Amy, who teaches seventh grade English at a large school district in Texas was kind enough to share her experience and advice in an email interview for the TEFL Logue. Find out what she does, what challenges she’s up against, and how she overcomes them.
Amy’s school is an alternative one and categorized as a disciplinary campus, which means that discipline problems are an issue for all of her students. “The population of students in my school is constantly in flux,” she reports. “Students are “sentenced” for a few days to a few weeks, or even a whole term (though that is rare), and every day is a new day for someone.
“Many of their academic problems stem from a lifetime of border crossings and re-crossings, a non-educated home life (in truth, many of my students are generations deep in the local gangs), and a lack of foundational knowledge on which to build. Nearly all of my students, however long they’ve been in this country, struggle with English. Most of my students’ first language is Spanish, but I also have students who speak Arabic at home, or Turkish or German.”
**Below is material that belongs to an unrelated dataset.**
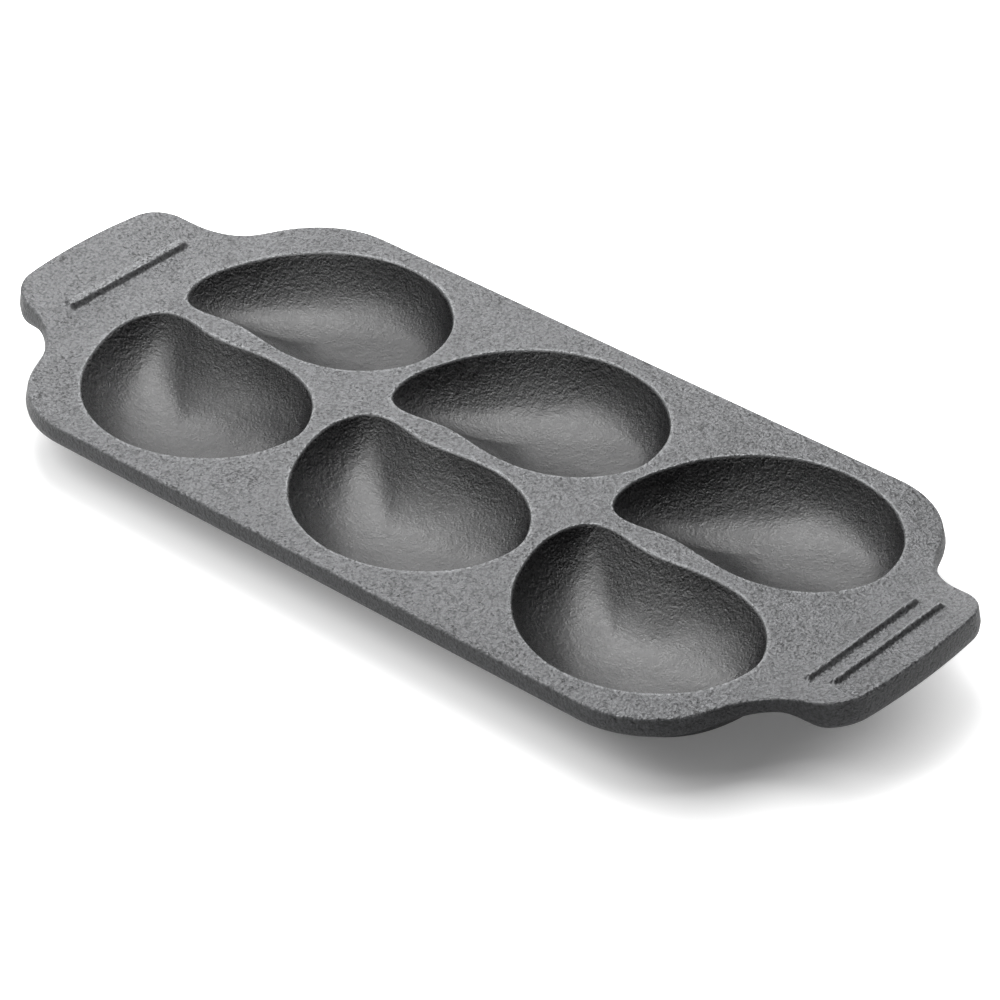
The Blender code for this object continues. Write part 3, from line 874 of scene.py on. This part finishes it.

What specific challenges does she face, and how does she overcome them?
Due to the contant flux in students, Amy has to start out at step one every day, and “Step one is often basic English skills. A student cannot read until he or she knows all the letters and the sounds they make. At the same time I’m giving one student basic matching-picture-to-English-word lessons, however, I will have another student in the same classroom whose English is far beyond the general seventh grade level. How can I meet the needs of both these extremes, as well as serve the students who fall somewhere in between?
I turn to the Internet. Specifically, I look to TEFL Logue for some good tips and links. [she really said this — and I didn’t have to pay her!] My very favorite tip, the one I email out to all of the other English teachers I know, is Breaking News English. It’s hard to get news items the kids will read (and comprehend!) that are relevant to their lives. BNE is by far the best ESL news resource out there. I use it with my ESL kids who have some English, as well as with my mainstream kids. All of them like it.”
The next challenge she needs to overcome is “encouraging my ESL kids to use their English knowledge in their other classes- and getting my math, science and social studies teachers to acquire some ESL materials to work with that non-English speaking kid in their classrooms. Sometimes it’s a challenge to communicate with my ESL students, but I have a modicum of Spanish (and of course, I know all the curse words!) that helps me through. Also, the kids like teaching me about their culture, so I acquire a little more every day.”